What to work on: Identify the lines holding "value" and copy them.

JSON records of objects:
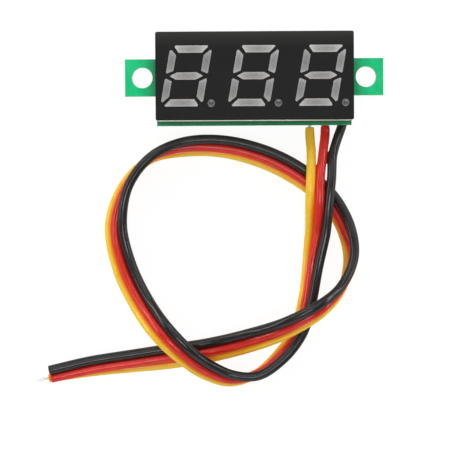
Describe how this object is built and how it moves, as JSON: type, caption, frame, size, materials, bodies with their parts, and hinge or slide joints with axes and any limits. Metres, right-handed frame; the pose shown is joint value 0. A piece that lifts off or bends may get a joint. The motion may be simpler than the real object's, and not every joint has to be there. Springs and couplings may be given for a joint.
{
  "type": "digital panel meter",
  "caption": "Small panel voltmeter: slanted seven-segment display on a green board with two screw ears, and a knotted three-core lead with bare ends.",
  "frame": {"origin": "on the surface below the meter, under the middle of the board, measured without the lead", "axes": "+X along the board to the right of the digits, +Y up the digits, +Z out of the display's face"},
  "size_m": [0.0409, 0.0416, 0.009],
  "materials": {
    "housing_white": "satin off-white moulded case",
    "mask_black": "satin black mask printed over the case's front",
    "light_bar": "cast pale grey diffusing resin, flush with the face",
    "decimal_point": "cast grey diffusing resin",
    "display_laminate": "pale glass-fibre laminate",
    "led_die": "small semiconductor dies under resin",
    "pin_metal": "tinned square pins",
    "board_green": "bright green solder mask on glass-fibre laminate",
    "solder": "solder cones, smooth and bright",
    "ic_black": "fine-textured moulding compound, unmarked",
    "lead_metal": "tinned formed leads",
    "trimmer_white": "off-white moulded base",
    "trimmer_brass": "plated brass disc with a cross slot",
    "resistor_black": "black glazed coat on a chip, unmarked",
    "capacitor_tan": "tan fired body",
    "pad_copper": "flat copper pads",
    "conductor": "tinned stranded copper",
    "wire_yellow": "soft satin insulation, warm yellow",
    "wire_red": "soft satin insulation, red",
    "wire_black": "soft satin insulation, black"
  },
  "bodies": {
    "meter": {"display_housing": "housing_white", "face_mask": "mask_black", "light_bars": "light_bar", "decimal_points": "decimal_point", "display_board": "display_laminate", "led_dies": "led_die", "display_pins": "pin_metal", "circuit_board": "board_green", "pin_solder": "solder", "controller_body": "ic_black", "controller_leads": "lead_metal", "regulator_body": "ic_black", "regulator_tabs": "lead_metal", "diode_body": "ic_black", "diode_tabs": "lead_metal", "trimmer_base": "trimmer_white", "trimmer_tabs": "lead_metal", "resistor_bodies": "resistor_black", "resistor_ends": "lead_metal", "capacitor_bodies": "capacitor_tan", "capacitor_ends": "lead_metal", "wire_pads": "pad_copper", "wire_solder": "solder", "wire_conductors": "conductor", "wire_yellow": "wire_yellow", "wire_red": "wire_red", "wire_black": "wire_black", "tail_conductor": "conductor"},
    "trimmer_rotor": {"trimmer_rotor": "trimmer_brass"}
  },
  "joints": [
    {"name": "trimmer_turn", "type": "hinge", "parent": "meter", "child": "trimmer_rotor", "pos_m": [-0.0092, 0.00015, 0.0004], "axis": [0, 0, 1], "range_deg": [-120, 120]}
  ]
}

==

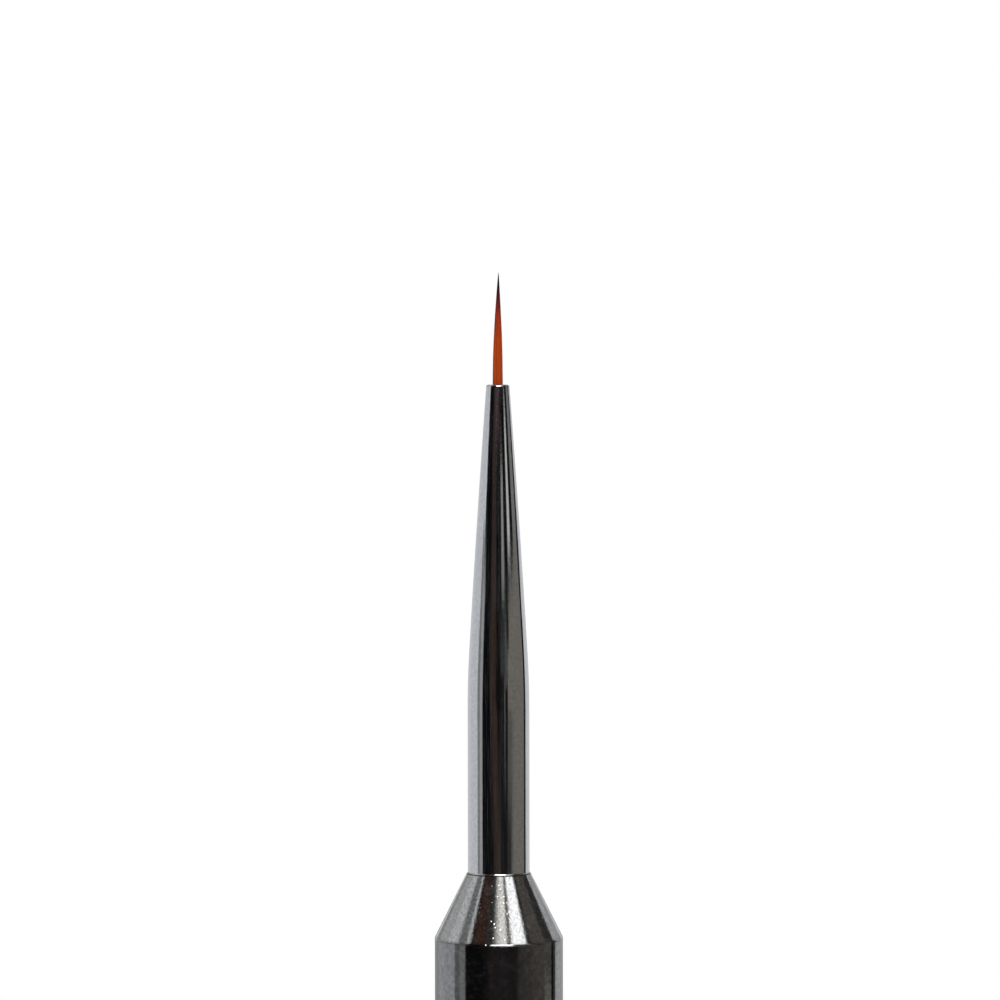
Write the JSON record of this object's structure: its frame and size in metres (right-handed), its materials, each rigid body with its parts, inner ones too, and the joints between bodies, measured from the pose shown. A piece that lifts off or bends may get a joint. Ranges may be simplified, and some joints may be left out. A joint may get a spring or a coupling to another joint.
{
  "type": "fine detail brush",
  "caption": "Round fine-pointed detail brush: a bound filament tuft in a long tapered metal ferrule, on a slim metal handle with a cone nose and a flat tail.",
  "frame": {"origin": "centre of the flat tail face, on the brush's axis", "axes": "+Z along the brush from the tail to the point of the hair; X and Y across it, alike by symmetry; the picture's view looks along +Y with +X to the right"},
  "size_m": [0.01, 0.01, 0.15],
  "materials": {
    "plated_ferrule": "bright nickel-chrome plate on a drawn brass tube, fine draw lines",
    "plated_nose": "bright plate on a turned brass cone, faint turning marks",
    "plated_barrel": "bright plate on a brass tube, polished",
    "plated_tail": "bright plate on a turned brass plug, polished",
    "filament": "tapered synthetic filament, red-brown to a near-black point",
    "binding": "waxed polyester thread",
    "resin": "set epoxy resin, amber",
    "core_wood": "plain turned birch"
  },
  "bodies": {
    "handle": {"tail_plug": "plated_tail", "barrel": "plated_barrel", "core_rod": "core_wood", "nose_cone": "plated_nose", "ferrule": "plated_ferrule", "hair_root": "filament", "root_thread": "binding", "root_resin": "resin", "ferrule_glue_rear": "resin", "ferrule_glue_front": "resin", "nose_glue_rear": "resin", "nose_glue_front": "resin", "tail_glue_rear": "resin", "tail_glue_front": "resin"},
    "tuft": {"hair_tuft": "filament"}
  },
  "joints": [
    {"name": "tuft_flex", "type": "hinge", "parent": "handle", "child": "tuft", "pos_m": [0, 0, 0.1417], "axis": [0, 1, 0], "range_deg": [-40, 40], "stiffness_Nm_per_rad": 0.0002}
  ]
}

==

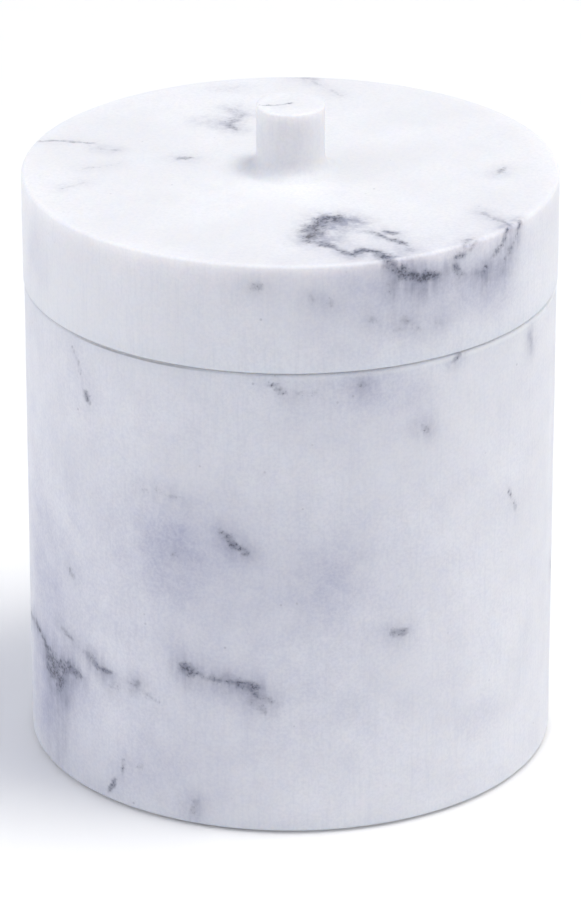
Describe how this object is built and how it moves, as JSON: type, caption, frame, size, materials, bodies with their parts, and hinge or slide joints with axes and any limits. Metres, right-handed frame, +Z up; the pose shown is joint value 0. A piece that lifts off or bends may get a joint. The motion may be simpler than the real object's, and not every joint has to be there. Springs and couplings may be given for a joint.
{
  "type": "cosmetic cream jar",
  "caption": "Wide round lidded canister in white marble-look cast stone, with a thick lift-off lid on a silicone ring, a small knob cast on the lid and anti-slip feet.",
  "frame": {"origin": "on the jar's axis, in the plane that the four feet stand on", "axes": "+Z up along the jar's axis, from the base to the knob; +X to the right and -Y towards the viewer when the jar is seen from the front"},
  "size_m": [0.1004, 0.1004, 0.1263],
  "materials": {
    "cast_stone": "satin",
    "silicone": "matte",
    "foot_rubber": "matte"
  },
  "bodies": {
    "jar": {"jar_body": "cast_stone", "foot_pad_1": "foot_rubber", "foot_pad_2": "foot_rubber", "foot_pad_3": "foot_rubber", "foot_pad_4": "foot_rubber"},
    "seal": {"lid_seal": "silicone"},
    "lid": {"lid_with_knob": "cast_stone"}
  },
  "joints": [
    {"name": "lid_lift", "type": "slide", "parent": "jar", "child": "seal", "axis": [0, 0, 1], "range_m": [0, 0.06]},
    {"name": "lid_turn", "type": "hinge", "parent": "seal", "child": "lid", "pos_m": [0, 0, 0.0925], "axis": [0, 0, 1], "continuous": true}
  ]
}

Correct output:
Describe how this object is built and how it moves, as JSON: type, caption, frame, size, materials, bodies with their parts, and hinge or slide joints with axes and any limits. Metres, right-handed frame; the pose shown is joint value 0. A piece that lifts off or bends may get a joint. The motion may be simpler than the real object's, and not every joint has to be there. Springs and couplings may be given for a joint.
Describe how this object is built and how it moves, as JSON: type, caption, frame, size, materials, bodies with their parts, and hinge or slide joints with axes and any limits. Metres, right-handed frame, +Z up; the pose shown is joint value 0. A piece that lifts off or bends may get a joint. The motion may be simpler than the real object's, and not every joint has to be there. Springs and couplings may be given for a joint.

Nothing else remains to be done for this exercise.